In honor of Wyatt Anthony and Tommy Ryan.

Count the Kicks is an organization close to our hearts that is actively working to challenge common myths and misconceptions around fetal movements in the third trimester. Please donate and spread the word in honor of our boys, Tommy and Wyatt.

Following in Their Footsteps

Wyatt's Story, from his mama, Kristin.

Wyatt taught me how it felt to be a mom, that abundance of joy you get from feeling the first kick, how special it is to watch a life grow inside of you. He also taught me just how fragile life is and what it was like to have your heart grow larger than you thought possible and how it can break into a million pieces all in one day.
 
Here's what I believe in all of my heart. Wyatt's movement slowed down in the third trimester. The day before he died I had a doctor's visit. I told my doctor about the decrease in movement who told me to "drink a soda and eat something to wake him up." No further testing was done and I was sent home feeling like an overly anxious mother. So much so, that the next morning when I woke up and felt no movement, I hesitated to call my doctor. I remember the feeling as if he wasn't there. When we did call and were told to go to the hospital, the nurse that greeted me told me "everything would be fine and he was just taking a nap"... an hour later no fetal heartbeat was found.
 
I later found out an ultrasound of his cord could have been performed which would have shown the knot before it tightened, possibly saving his life. I firmly believe that if more healthcare professionals were informed about fetal movement in the third trimester and took a mother's concern more seriously, future neonatal deaths could be prevented.
 

Tommy's Story, from his mom, Kirby and his dad, Tom.

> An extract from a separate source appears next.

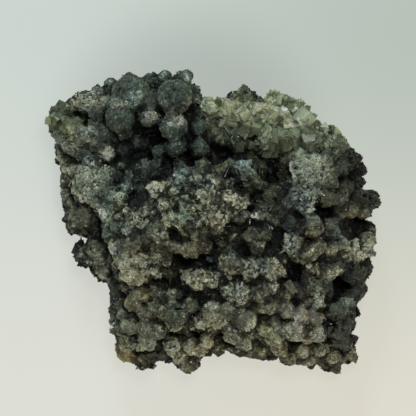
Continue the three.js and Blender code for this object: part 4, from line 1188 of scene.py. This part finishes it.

To be his Mom is such a gift.  On January 6th 2018 I learned that deep, passionate love, and cruel, horrifying pain can exist in the same space.  This is the day that I delivered my son, Tommy and held him in my arms for the first time.  As I stared down at his little button nose, full head of hair, and perfect little feet, I was in awe at how beautiful he was.  It didn’t make any sense.  After nine months of carrying him, I was supposed to bring him home, give him kisses, and meet all of his newborn needs.  Instead, I was left wondering how it was possible to survive such pain. 
 
I started noticing a change in movements about a week before delivery.  After going to the doctors, I was assured that everything was OK and my baby had a “strong” heartbeat.  Later, a specialist determined that Tommy most likely passed due to a rare fetal-maternal hemorrhage.  There was a less that .001 % chance of this happening.  
 
Tommy has changed our lives in ways we never could have imagined.  He has shown us the meaning of life, through his death.  Without fail, this little boy sends us so many signs that he is indeed resting in peace with our Heavenly Father.  His love continues to light our way as we perform our work here before reuniting with him forever in eternity.
 
We love you Tommy.  
 
We continue to pray for all of the families who also feel this pain in their hearts.